15 June 2019
Venerable Éadburg of Winchester
On the fifteenth of June in the Orthodox Church we venerate the holy English princess and monastic Éadburg of Winchester – not to be confused with the Abbess of Minster-in-Thanet (and friend of Saint Boniface) of the same name.
The Saint Éadburg whom we are concerned with here is the daughter of Éadweard the Elder, King of England (in turn the son of Saint Ælfræd the Great), and his third wife Éadgifu of Kent, born around the year 920. She was left some land in Hampshire by her half-brother Æþelstán, but she had been given at the age of three as an infant oblate (as was then a common custom) to the Benedictine Abbey of Saint Mary’s at Winchester, which had been founded by her grandfather and grandmother Ealhswíþ.
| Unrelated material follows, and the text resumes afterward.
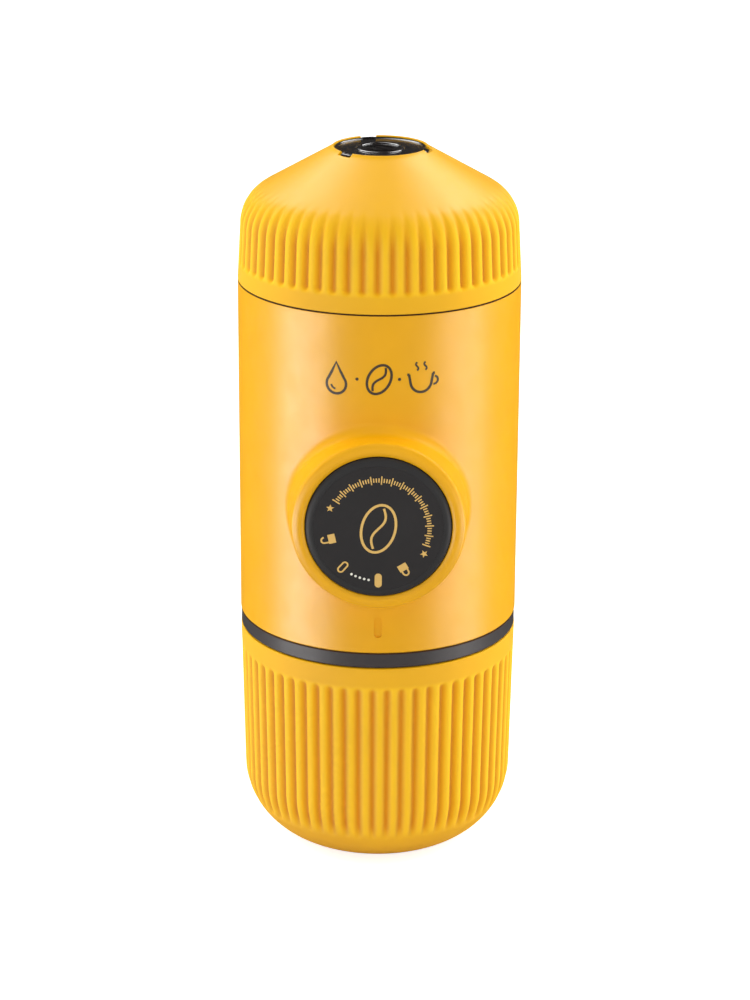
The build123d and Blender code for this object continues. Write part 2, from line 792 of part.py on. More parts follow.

This was apparently decided in a custom very similar to the contemporary Chinese tradition of zhuazhou 抓周 which in China’s old society was held on the child’s first birthday to determine his future. Ten or eleven objects would be placed in front of the young child, and the one which the child chose to play with would supposedly foretell the child’s personality and career.
In young Éadburg’s case, the cognate Old English custom was celebrated on the little girl’s third birthday. Éadweard King placed before his daughter the symbols of royalty, various objects representing various trades, and finally the Chalice, the collection plate and the holy books of the Church. Little Éadburg did not pay the slightest attention to the objects representing a worldly career, and instead chose to play with the religious objects. From this it was foretold that she was destined for a life of holy seclusion and contemplation. She was thereafter entrusted to Abbess Æþelþrýð of Saint Mary’s for her upbringing and education.
Her hagiographer, Osbert of Clare, narrates her way of life in the convent. She was studious and humble. At one time, the prioress at Winchester found a nun sitting by herself and reading alone, which was forbidden and against the abbey rule. The prioress began to beat the nun, and stopped only when she recognised it was Éadburg, and prostrated herself before Éadburg in apology. (This may have been because of Éadburg’s high birth and political worth to the nunnery.) However, Éadburg forgave the prioress gladly and did not bear a grudge against her superior for her treatment, which she accepted as admonishment.
She also rose in the middle of the night – repeatedly and against the wishes of her superiors – to scrub clean the shoes of her fellow nuns. The abbess thought this was beneath her royal dignity, yet she continued to do it. At one time Éadweard King made a secret visit to Winchester to check on his beloved daughter’s life and happiness, and the nuns all had good things to say of her. Sensing that they were holding something back from him, Éadweard King pressed them on the issue, and after a time they disclosed to him his daughter’s behaviour of rising at night in secret to clean her sisters’ shoes. Instead of being angry as they expected him to be, Éadweard King was in fact delighted to hear of this. After this the nuns did not discourage her from this habit of humility.
Éadweard made yet another trip to Winchester in the open, and asked of his daughter to sing a song for him during the night’s entertainment. In this she was most unwilling at first, but her father insisted and indeed promised her anything she wanted if she would sing for him. At long last she was prevailed upon to offer her sweet voice to the task, but – again demonstrating her selflessness and her care for her sisters – the gift she asked of her father was not for herself but for the whole monastery: a royal estate at All Cannings in Wiltshire, which was among the properties of Saint Mary’s listed in the Domesday Book after the Norman Conquest.
Éadburg was also most generous to the poor, and ministered to the sick with her own hands. Osbert of Clare attributes to her five wonders. She healed a lame beggar in Winchester of his infirmity, and later cured a clerk from Saint Quentin’s of a bout of insanity which afflicted him as he was travelling through Winchester. She performed a successful exorcism upon a poor man from Wilton, and cured two other poor women of unknown residence. She also set free from his chains a man wrongly cast into prison by her father.
Saint Éadburg reposed at the age of forty, on the fifteenth of June, 960, and she was buried outside the church. For the five nights following her burial, the nun charged with closing the church window overlooking the graveyard was dismayed every night as it blew open – this was taken for a sign that she was displeased with her resting-place. The nuns took her casket and moved her inside the church, near the choir loft. Again Éadburg was displeased, and showed it by appearing herself to the nuns in a dream. They took up her casket and opened it, finding her relics to be intact and incorrupt. She was thereafter translated into the abbey church near the altar, where thereafter she rested.
Her sanctity was recognised locally by the bishop Æþelwold, who had heard the tales of the wonders she had wrought and sent investigators to the Benedictine nunnery. Unfortunately, the church in which Saint Éadburg was buried burned to the ground in 1141, during the Anarchy (the civil war between Empress Maud and King Stephen). The memory of the holy nun Éadburg was, however, kept intimately by the English Church prior to the Norman invasion. Holy and humble Éadburg, venerable nun and beloved sister, pray unto Christ our God that our souls may be saved!